7th Heaven (also known as Seventh Heaven) is a 1927 American silent romantic drama directed by Frank Borzage, and starring Janet Gaynor and Charles Farrell. The film is based upon the 1922 play Seventh Heaven, by Austin Strong and was adapted for the screen by Benjamin Glazer. 7th Heaven was initially released as a standard silent film in May 1927. On September 10, 1927, Fox Film Corporation re-released the film with a synchronized Movietone soundtrack with a musical score and sound effects.

Upon its release, 7th Heaven was a critical and commercial success and helped to establish Fox Film Corporation as a major studio. It was one of the first of three films to be nominated for the Academy Award for Best Picture (then called "Outstanding Picture") at the 1st Academy Awards held on May 16, 1929. Janet Gaynor won the first Academy Award for Best Actress for her performance in the film (she also won for her performances in 1927's Sunrise: A Song of Two Humans and 1928's Street Angel). Director Frank Borzage also won the first Academy Award for Best Director while screenwriter Benjamin Glazer won the first Academy Award for Best Writing (Adapted Screenplay).

In 1995, 7th Heaven was selected for preservation in the United States National Film Registry by the Library of Congress as being "culturally, historically, or aesthetically significant". The film entered the public domain in the United States in 2023.

Plot

Chico works in the sewers of Paris. He dreams of becoming a street sweeper and therefore lights candles in the church. He also asks a blonde woman to be his partner. But his wishes are not granted, which makes him bitter.

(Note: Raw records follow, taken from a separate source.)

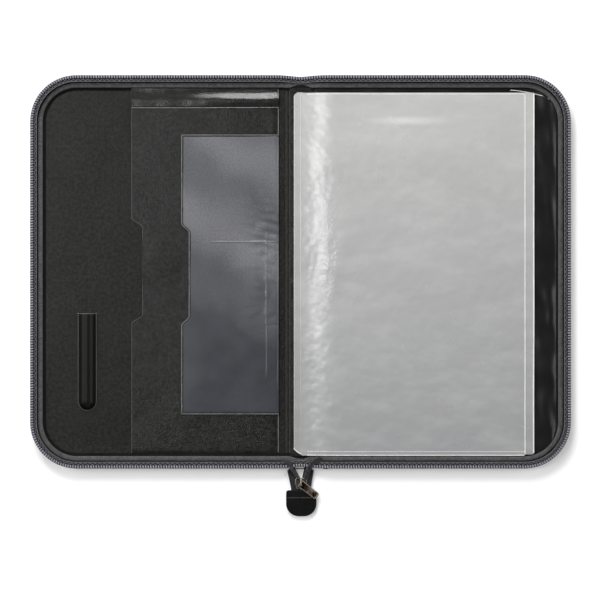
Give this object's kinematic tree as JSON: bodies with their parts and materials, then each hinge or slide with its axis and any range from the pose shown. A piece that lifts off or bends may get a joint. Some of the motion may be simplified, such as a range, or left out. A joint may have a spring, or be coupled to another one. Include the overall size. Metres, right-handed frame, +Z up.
{
  "type": "zip portfolio case",
  "caption": "Slim zip-round portfolio case, open flat: a pocketed front side with a pen sleeve, a folding spine, and a back side that holds clear page sleeves.",
  "frame": {"origin": "middle of the spine's underside, on the surface the open case lies on", "axes": "+X towards the outer edge of the back side, across the open case; +Y along the spine, away from the zip's end tab; +Z up, from the underside to the inside"},
  "size_m": [0.514, 0.42, 0.0132],
  "materials": {
    "leatherette": "fine grained black leatherette, semi-gloss",
    "board": "solid grey board, sealed inside",
    "lining": "black vinyl lining, soft sheen with shallow undulations",
    "zip_coil": "grey nylon coil teeth with dark gaps",
    "zip_tape": "woven grey zip tape with a zigzag stitch",
    "binding": "ribbed dark grey woven binding",
    "clear_film": "clear glossy film",
    "pocket_vinyl": "smooth black vinyl, soft sheen",
    "frosted_film": "frosted grey translucent film with soft wrinkles",
    "edging_vinyl": "black welded edging",
    "sleeve_vinyl": "black vinyl, dotted weld along its edge",
    "weld": "dark grey weld bead",
    "page_weld": "milky welded film",
    "page_film": "milky translucent film sleeve",
    "slider_metal": "antique bronze, worn bright on its edges",
    "pull_metal": "antique bronze with bright silver edges",
    "tab_leather": "smooth black leather with a pressed seam"
  },
  "bodies": {
    "back_side": {"back_skin": "leatherette", "back_board": "board", "back_lining": "lining", "back_zip_tape": "zip_tape", "back_zip_coil": "zip_coil", "back_binding": "binding", "back_film_pocket": "clear_film"},
    "spine": {"spine_skin": "leatherette", "spine_board": "board", "spine_lining": "lining", "spine_tape_top": "zip_tape", "spine_tape_bottom": "zip_tape", "spine_coil_top": "zip_coil", "fold_bead_front": "weld", "fold_bead_back": "weld", "page_retainer": "clear_film", "page_bound_edge": "page_weld", "page_weld_bead": "page_weld", "zip_tail_left": "zip_tape", "zip_tail_right": "zip_tape", "end_tab_front": "tab_leather", "end_tab_back": "tab_leather"},
    "front_side": {"front_skin": "leatherette", "front_board": "board", "front_lining": "lining", "front_zip_tape": "zip_tape", "front_zip_coil": "zip_coil", "front_binding": "binding", "document_pocket": "pocket_vinyl", "pocket_top_strip": "pocket_vinyl", "window_film": "frosted_film", "window_edging": "edging_vinyl", "pen_sleeve": "sleeve_vinyl"},
    "page_block": {"page_leaf_01": "page_film", "page_leaf_02": "page_film", "page_leaf_03": "page_film", "page_leaf_04": "page_film", "page_leaf_05": "page_film", "page_leaf_06": "page_film", "page_leaf_07": "page_film", "page_leaf_08": "page_film", "page_leaf_09": "page_film"},
    "top_page": {"page_leaf_10": "page_film"},
    "slider": {"slider_body": "slider_metal"},
    "puller": {"zip_pull": "pull_metal"}
  },
  "joints": [
    {"name": "spine_fold", "type": "hinge", "parent": "back_side", "child": "spine", "pos_m": [0.012, 0, 0.0016], "axis": [0, 1, 0], "range_deg": [0, 90]},
    {"name": "front_side_fold", "type": "hinge", "parent": "spine", "child": "front_side", "pos_m": [-0.012, 0, 0.0016], "axis": [0, 1, 0], "range_deg": [0, 90]},
    {"name": "page_block_swing", "type": "hinge", "parent": "spine", "child": "page_block", "pos_m": [0.0014, 0, 0.0052], "axis": [0, 1, 0], "range_deg": [-90, 0]},
    {"name": "top_page_turn", "type": "hinge", "parent": "page_block", "child": "top_page", "pos_m": [0.0014, 0, 0.00745], "axis": [0, 1, 0], "range_deg": [-178, 0]},
    {"name": "slider_slide", "type": "slide", "parent": "spine", "child": "slider", "axis": [0, 1, 0], "range_m": [0, 0.008]},
    {"name": "puller_flip", "type": "hinge", "parent": "slider", "child": "puller", "pos_m": [-0.00022, -0.20149, 0.0053], "axis": [-0.6157, -0.788, 0], "range_deg": [0, 60]}
  ],
  "couplings": [
    {"joint": "page_block_swing", "follows": "spine_fold", "ratio": -1}
  ]
}
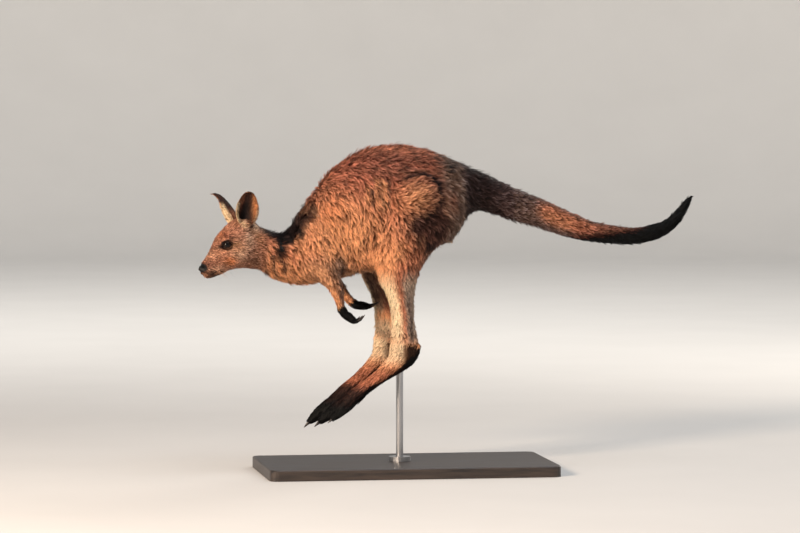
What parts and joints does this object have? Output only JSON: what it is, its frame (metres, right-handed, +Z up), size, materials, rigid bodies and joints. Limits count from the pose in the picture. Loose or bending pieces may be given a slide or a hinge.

One day Chico saves the young prostitute Diane, who is suffering from her unscrupulous sister Nana. The police want to arrest the prostitute, who is innocent in spite of her job, but Chico saves her by pretending to be her husband. Now the two have to maintain the facade and act as spouses. So Chico allows Diane to move into his attic with him. In fact, the two find each other. But when the war breaks out, Chico is called up. Diane works in an ammunition factory. News of Chico's death reaches her, but Chico is not dead. He returns home to Diane, wounded and blind.

Cast

Production notes

The Broadway play upon which the film is based starred George Gaul and Helen Menken and ran at the Booth Theatre for 704 performances.

When the play was adapted for the screen, Janet Gaynor and Charles Farrell were cast in the lead roles. The pairing proved to be so popular, the two went on to star in 11 more films together and were dubbed "America's Favorite Lovebirds".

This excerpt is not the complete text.